◆ Task goal:
Every line below is to be quoted exactly, with nothing added or dropped.

◆ Collected data:

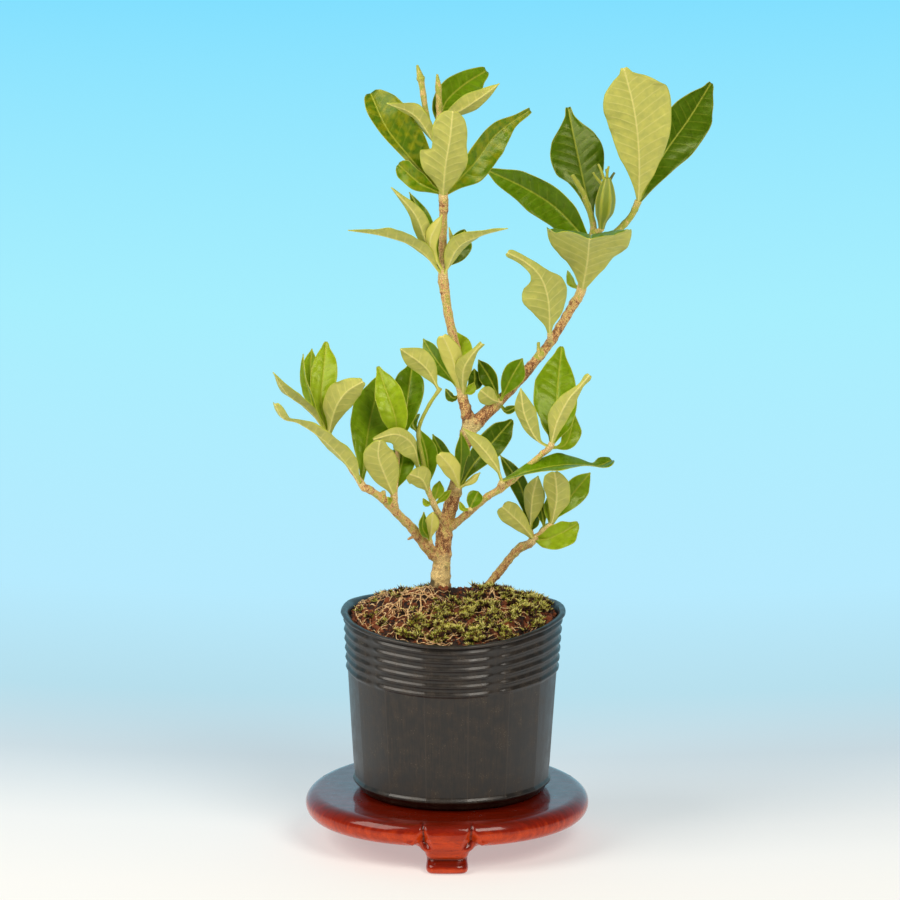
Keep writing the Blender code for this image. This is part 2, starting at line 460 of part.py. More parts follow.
        ),
    ),
    Shoot(
        "shoot_small", "trunk", (6.2, -19.0, 3.4),
        (
            Twig(((6.2, -18.6, 5.8), (6.3, -18.2, 6.8)), (0.75, 0.65)),
        ),
        (
            Leaf(((6.2, -18.4, 6.4), (7.2, -15.8, 7.8), (8.8, -12.8, 8.2)), 5.0, taper=0.55, widest=0.62),
            Leaf(((6.2, -18.4, 6.4), (4.2, -18.2, 7.0), (3.0, -16.0, 7.2)), 2.0, turn=20.0),
        ),
    ),
    Shoot(
        "shoot_right_mid", "trunk", (28.2, -1.4, 11.6),
        (
            Twig(((30.2, 0.0, 12.2), (31.2, 1.2, 12.8), (31.6, 2.6, 13.2)), (0.95, 0.9, 0.8)),
        ),
        (
            Leaf(((31.4, 1.2, 12.6), (32.9, 10.0, 11.4), (33.4, 20.0, 9.6), (34.6, 32.1, 7.6)), 13.8,
                 fold=12.0,
                 left=((0.08, 1.4), (0.22, 4.6), (0.42, 7.4), (0.58, 7.2), (0.74, 5.2), (0.9, 2.2),
                       (1.0, 0.5)),
                 right=((0.08, 2.0), (0.22, 5.2), (0.42, 6.2), (0.58, 5.6), (0.74, 4.0), (0.9, 1.6),
                        (1.0, 0.5))),
            Leaf(((31.5, 1.8, 13.2), (33.2, 8.6, 15.6), (36.6, 15.4, 16.6), (40.2, 19.6, 16.2),
                  (43.3, 23.2, 15.4)), 6.4, upper=False,
                 left=((0.12, 1.6), (0.35, 3.6), (0.55, 2.8), (0.72, 1.5), (0.86, 0.8), (0.95, 1.2),
                       (1.0, 0.7)),
                 right=((0.12, 1.2), (0.35, 2.6), (0.55, 2.8), (0.72, 1.8), (0.86, 0.9), (0.95, 1.2),
                        (1.0, 0.7))),
            Leaf(((31.0, 0.6, 12.0), (36.0, 2.0, 10.4), (38.6, 11.2, 8.4)), 6.4, turn=-10.0),
            Leaf(((30.8, 0.8, 12.4), (26.8, 3.6, 13.2), (23.2, 11.0, 12.8), (21.9, 19.2, 11.0)), 6.8,
                 upper=False, turn=30.0),
            Leaf(((31.3, 1.8, 12.6), (32.0, 8.0, 4.6), (32.6, 12.6, -3.0)), 9.0),
        ),
    ),
    Shoot(
        "shoot_basal", "basal_stem", (22.4, -30.0, 3.0),
        (
            Twig(((24.8, -28.9, 5.4), (25.8, -28.0, 6.2), (28.6, -25.4, 7.6), (31.8, -22.8, 8.8)),
                 (1.3, 1.15, 0.85, 0.8)),
            Twig(((25.6, -28.2, 6.0), (24.8, -24.6, 5.4)), (0.9, 0.75)),
        ),
        (
            Leaf(((26.0, -27.8, 6.6), (21.6, -22.6, 9.2), (16.2, -17.6, 10.4)), 8.0, upper=False,
                 left=((0.15, 1.0), (0.45, 2.6), (0.75, 3.4), (0.93, 2.6), (1.0, 1.4)),
                 right=((0.15, 1.2), (0.45, 2.8), (0.75, 3.6), (0.93, 2.8), (1.0, 1.4))),
            Leaf(((26.2, -27.6, 6.8), (29.8, -27.6, 9.6), (34.7, -25.6, 11.6), (39.7, -22.6, 12.0)), 9.4,
                 left=((0.2, 1.8), (0.45, 3.4), (0.65, 3.4), (0.85, 1.6), (1.0, 0.5)),
                 right=((0.2, 2.4), (0.45, 4.4), (0.65, 4.6), (0.85, 2.8), (1.0, 0.5))),
            Leaf(((31.4, -23.0, 8.8), (33.0, -15.6, 11.2), (32.9, -10.4, 11.8), (32.4, -6.8, 11.6)), 8.6,
                 upper=False,
                 left=((0.15, 1.0), (0.45, 3.0), (0.7, 4.2), (0.88, 3.6), (0.97, 1.8), (1.0, 0.8)),
                 right=((0.15, 1.6), (0.45, 4.2), (0.7, 4.0), (0.88, 2.8), (0.97, 1.4), (1.0, 0.8))),
            Leaf(((24.9, -25.0, 5.4), (25.6, -15.0, 5.6), (27.3, -8.0, 4.6)), 7.2, upper=False,
                 turn=20.0),
            Leaf(((31.5, -23.0, 8.6), (37.4, -14.4, 8.2), (43.5, -7.0, 6.4)), 7.6, turn=-15.0),
            Leaf(((29.4, -24.8, 8.0), (28.4, -18.6, 8.6), (27.2, -14.6, 8.6)), 3.6, turn=20.0),
            Leaf(((31.0, -23.4, 8.6), (30.4, -18.8, 9.2), (30.1, -14.9, 9.2)), 3.2, turn=-20.0),
            Leaf(((25.0, -25.6, 5.6), (25.9, -22.4, 6.8), (27.2, -19.4, 7.2)), 5.0, turn=30.0),
            Leaf(((24.9, -25.2, 5.2), (22.6, -13.2, 4.0), (19.4, -7.0, 3.0), (15.5, -1.6, 2.2)), 5.6,
                 turn=15.0),
            Leaf(((25.6, -27.8, 6.0), (29.0, -27.0, -2.0), (33.0, -26.0, -9.0)), 8.0),
        ),
        shift=-12.2,
    ),
)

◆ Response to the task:
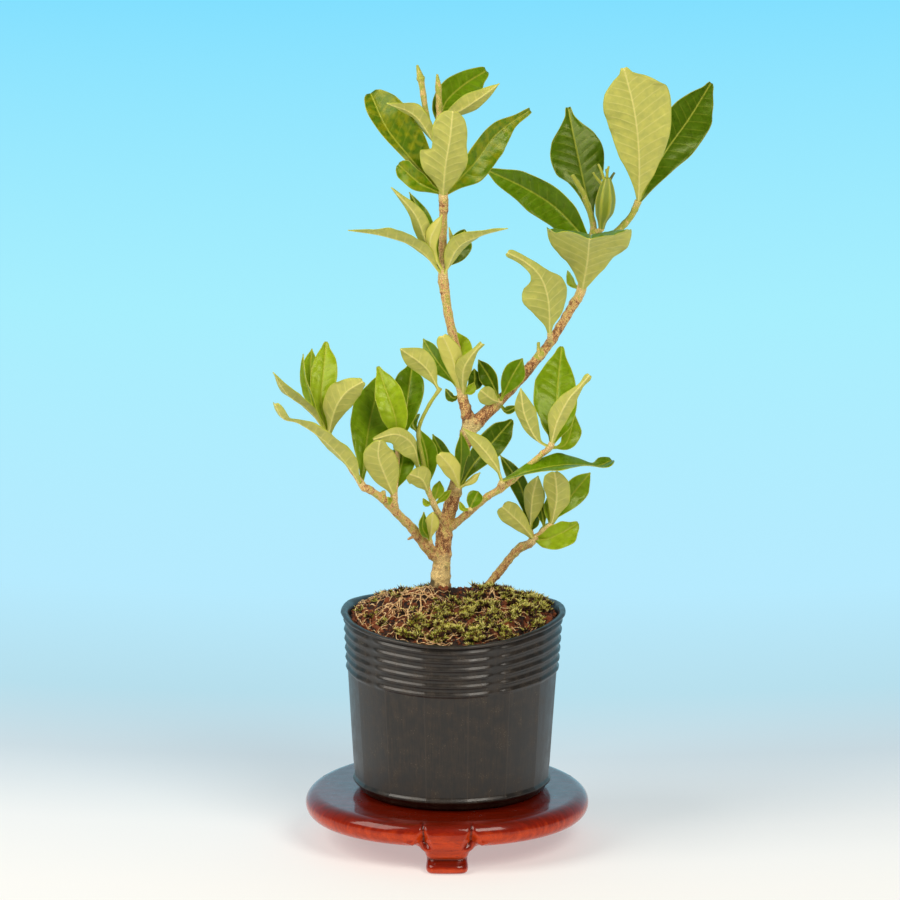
Keep writing the Blender code for this image. This is part 2, starting at line 460 of part.py. More parts follow.
        ),
    ),
    Shoot(
        "shoot_small", "trunk", (6.2, -19.0, 3.4),
        (
            Twig(((6.2, -18.6, 5.8), (6.3, -18.2, 6.8)), (0.75, 0.65)),
        ),
        (
            Leaf(((6.2, -18.4, 6.4), (7.2, -15.8, 7.8), (8.8, -12.8, 8.2)), 5.0, taper=0.55, widest=0.62),
            Leaf(((6.2, -18.4, 6.4), (4.2, -18.2, 7.0), (3.0, -16.0, 7.2)), 2.0, turn=20.0),
        ),
    ),
    Shoot(
        "shoot_right_mid", "trunk", (28.2, -1.4, 11.6),
        (
            Twig(((30.2, 0.0, 12.2), (31.2, 1.2, 12.8), (31.6, 2.6, 13.2)), (0.95, 0.9, 0.8)),
        ),
        (
            Leaf(((31.4, 1.2, 12.6), (32.9, 10.0, 11.4), (33.4, 20.0, 9.6), (34.6, 32.1, 7.6)), 13.8,
                 fold=12.0,
                 left=((0.08, 1.4), (0.22, 4.6), (0.42, 7.4), (0.58, 7.2), (0.74, 5.2), (0.9, 2.2),
                       (1.0, 0.5)),
                 right=((0.08, 2.0), (0.22, 5.2), (0.42, 6.2), (0.58, 5.6), (0.74, 4.0), (0.9, 1.6),
                        (1.0, 0.5))),
            Leaf(((31.5, 1.8, 13.2), (33.2, 8.6, 15.6), (36.6, 15.4, 16.6), (40.2, 19.6, 16.2),
                  (43.3, 23.2, 15.4)), 6.4, upper=False,
                 left=((0.12, 1.6), (0.35, 3.6), (0.55, 2.8), (0.72, 1.5), (0.86, 0.8), (0.95, 1.2),
                       (1.0, 0.7)),
                 right=((0.12, 1.2), (0.35, 2.6), (0.55, 2.8), (0.72, 1.8), (0.86, 0.9), (0.95, 1.2),
                        (1.0, 0.7))),
            Leaf(((31.0, 0.6, 12.0), (36.0, 2.0, 10.4), (38.6, 11.2, 8.4)), 6.4, turn=-10.0),
            Leaf(((30.8, 0.8, 12.4), (26.8, 3.6, 13.2), (23.2, 11.0, 12.8), (21.9, 19.2, 11.0)), 6.8,
                 upper=False, turn=30.0),
            Leaf(((31.3, 1.8, 12.6), (32.0, 8.0, 4.6), (32.6, 12.6, -3.0)), 9.0),
        ),
    ),
    Shoot(
        "shoot_basal", "basal_stem", (22.4, -30.0, 3.0),
        (
            Twig(((24.8, -28.9, 5.4), (25.8, -28.0, 6.2), (28.6, -25.4, 7.6), (31.8, -22.8, 8.8)),
                 (1.3, 1.15, 0.85, 0.8)),
            Twig(((25.6, -28.2, 6.0), (24.8, -24.6, 5.4)), (0.9, 0.75)),
        ),
        (
            Leaf(((26.0, -27.8, 6.6), (21.6, -22.6, 9.2), (16.2, -17.6, 10.4)), 8.0, upper=False,
                 left=((0.15, 1.0), (0.45, 2.6), (0.75, 3.4), (0.93, 2.6), (1.0, 1.4)),
                 right=((0.15, 1.2), (0.45, 2.8), (0.75, 3.6), (0.93, 2.8), (1.0, 1.4))),
            Leaf(((26.2, -27.6, 6.8), (29.8, -27.6, 9.6), (34.7, -25.6, 11.6), (39.7, -22.6, 12.0)), 9.4,
                 left=((0.2, 1.8), (0.45, 3.4), (0.65, 3.4), (0.85, 1.6), (1.0, 0.5)),
                 right=((0.2, 2.4), (0.45, 4.4), (0.65, 4.6), (0.85, 2.8), (1.0, 0.5))),
            Leaf(((31.4, -23.0, 8.8), (33.0, -15.6, 11.2), (32.9, -10.4, 11.8), (32.4, -6.8, 11.6)), 8.6,
                 upper=False,
                 left=((0.15, 1.0), (0.45, 3.0), (0.7, 4.2), (0.88, 3.6), (0.97, 1.8), (1.0, 0.8)),
                 right=((0.15, 1.6), (0.45, 4.2), (0.7, 4.0), (0.88, 2.8), (0.97, 1.4), (1.0, 0.8))),
            Leaf(((24.9, -25.0, 5.4), (25.6, -15.0, 5.6), (27.3, -8.0, 4.6)), 7.2, upper=False,
                 turn=20.0),
            Leaf(((31.5, -23.0, 8.6), (37.4, -14.4, 8.2), (43.5, -7.0, 6.4)), 7.6, turn=-15.0),
            Leaf(((29.4, -24.8, 8.0), (28.4, -18.6, 8.6), (27.2, -14.6, 8.6)), 3.6, turn=20.0),
            Leaf(((31.0, -23.4, 8.6), (30.4, -18.8, 9.2), (30.1, -14.9, 9.2)), 3.2, turn=-20.0),
            Leaf(((25.0, -25.6, 5.6), (25.9, -22.4, 6.8), (27.2, -19.4, 7.2)), 5.0, turn=30.0),
            Leaf(((24.9, -25.2, 5.2), (22.6, -13.2, 4.0), (19.4, -7.0, 3.0), (15.5, -1.6, 2.2)), 5.6,
                 turn=15.0),
            Leaf(((25.6, -27.8, 6.0), (29.0, -27.0, -2.0), (33.0, -26.0, -9.0)), 8.0),
        ),
        shift=-12.2,
    ),
)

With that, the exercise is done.